Exercise prompt :: Reproduce the listing below verbatim.

Source excerpt ::
——

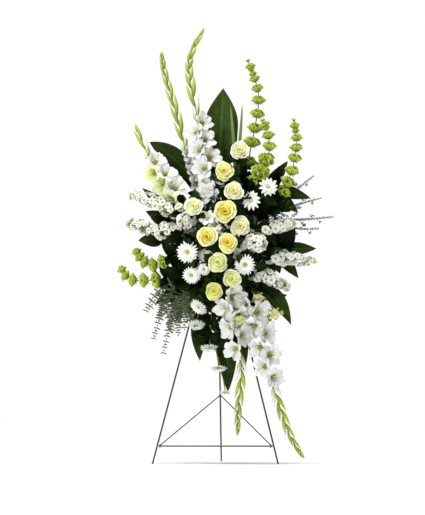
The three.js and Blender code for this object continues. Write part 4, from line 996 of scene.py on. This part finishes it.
for _, piece, rng, (opened, florets, radius), points in pieces(GLADIOLI, "white_petals", 300):
    run = spline([place(*p) for p in points], SPINE_POINTS)
    curve = stem(piece, run[0], run[1] - run[0], 3.6, 0.35, run[1:-1], 1.4)
    for i in range(florets):
        spot, along = at(run, 0.03 + opened * i / florets)
        turned = 1 if i % 2 and piece.node != "gladiolus_top_left" else -1
        aside = unit(np.cross(along, FORWARD)) * 0.75 * turned * FIRST_SIDE.get(piece.node, 1)
        direction = unit(FORWARD + aside + along * 0.35 + rng.normal(0, 0.12, 3))
        r = radius * (1 - 0.2 * i / florets)
        kind = "pale_lime" if i in LIME_FLORETS.get(piece.node, ()) else "white_petal"
        put_floret(piece, spot + direction * r * 0.9, direction, r, rng, (rng.random() - 0.5) * 0.9, kind)
    shares, low_radius = LOW_FLORETS.get(piece.node, ((), 0))
    for i, share in enumerate(shares):
        spot, along = at(curve, share)
        direction = unit(FORWARD + (0.7 if i % 2 else -0.5, 0, 0.1) + rng.normal(0, 0.1, 3))
        put_floret(piece, spot + direction * low_radius * 1.2, direction, low_radius, rng, rng.random())
    put_buds(piece, run, opened, rng)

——

Complete response ::
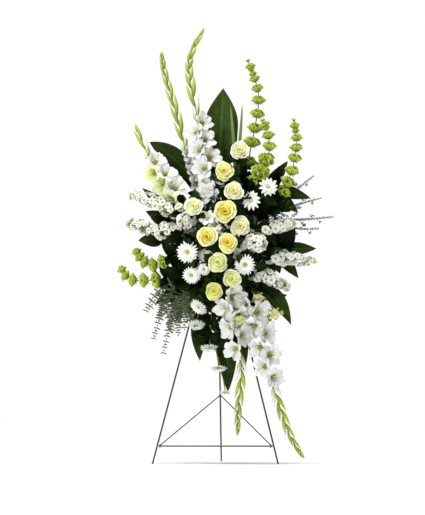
The three.js and Blender code for this object continues. Write part 4, from line 996 of scene.py on. This part finishes it.
for _, piece, rng, (opened, florets, radius), points in pieces(GLADIOLI, "white_petals", 300):
    run = spline([place(*p) for p in points], SPINE_POINTS)
    curve = stem(piece, run[0], run[1] - run[0], 3.6, 0.35, run[1:-1], 1.4)
    for i in range(florets):
        spot, along = at(run, 0.03 + opened * i / florets)
        turned = 1 if i % 2 and piece.node != "gladiolus_top_left" else -1
        aside = unit(np.cross(along, FORWARD)) * 0.75 * turned * FIRST_SIDE.get(piece.node, 1)
        direction = unit(FORWARD + aside + along * 0.35 + rng.normal(0, 0.12, 3))
        r = radius * (1 - 0.2 * i / florets)
        kind = "pale_lime" if i in LIME_FLORETS.get(piece.node, ()) else "white_petal"
        put_floret(piece, spot + direction * r * 0.9, direction, r, rng, (rng.random() - 0.5) * 0.9, kind)
    shares, low_radius = LOW_FLORETS.get(piece.node, ((), 0))
    for i, share in enumerate(shares):
        spot, along = at(curve, share)
        direction = unit(FORWARD + (0.7 if i % 2 else -0.5, 0, 0.1) + rng.normal(0, 0.1, 3))
        put_floret(piece, spot + direction * low_radius * 1.2, direction, low_radius, rng, rng.random())
    put_buds(piece, run, opened, rng)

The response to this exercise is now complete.